For determining whether there is a firm, the officer assessing a tax has to apply the partnership law, subject, of course, to any specific provision in that regard in the tax law modifying the partnership law. If the tax law is silent, it is the partnership law only to which he will refer. It will all depend on the intention of the partners.​​ The intention of the partners will have to be decided with reference to the terms of the agreement and all surrounding circumstances, including evidence as to the interlacing or interlocking of management, finance and other incidents of the respective businesses. The firm name is only a collective name for the individual partners. But each partnership is a distinct relationship.​​ 

 

[1999] 2 36  ITR 0350 -  CIT vs. Parthasarathy Naidu (G.) and Sons (SC)

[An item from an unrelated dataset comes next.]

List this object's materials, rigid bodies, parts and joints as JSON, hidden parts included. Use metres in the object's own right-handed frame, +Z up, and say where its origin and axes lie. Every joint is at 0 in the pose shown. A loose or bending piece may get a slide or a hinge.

In the instant case, the two partnerships constituted by different partnership deeds carried on different businesses. Though they had the same partners their shares were different. It was clearly specified that the business of one partnership shall not be deemed to be part and parcel of the other. There was no inter-lacing or inter-locking between the two firms.As it is well-settled that it is open to any person to arrange his affairs by adopting legal device to reduce his tax liability to the minimum under the law, in the absence of prohibition in any law for creation or existence of two partnership firms with the same set of partners, the assessment of such firms cannot be clubbed and one assessment cannot be made merely because the partners are the same in both the firms.​​ Though the question whether a firm is genuine or bogus or benami is a pure question of fact, that must be considered.​​  ​​ 

 

Conclusion:​​ 

Assessment cannot be clubbed mearly because Partnere in both the firms are the same.

 

 

Students Summery

  • Firm with identical activity and identical partners can be regarded as one assessee. Assessment will be done as if it is one assessee.

  • However keeping different business in different firm is a tax planning tool and then it can not be regarded as one assessee.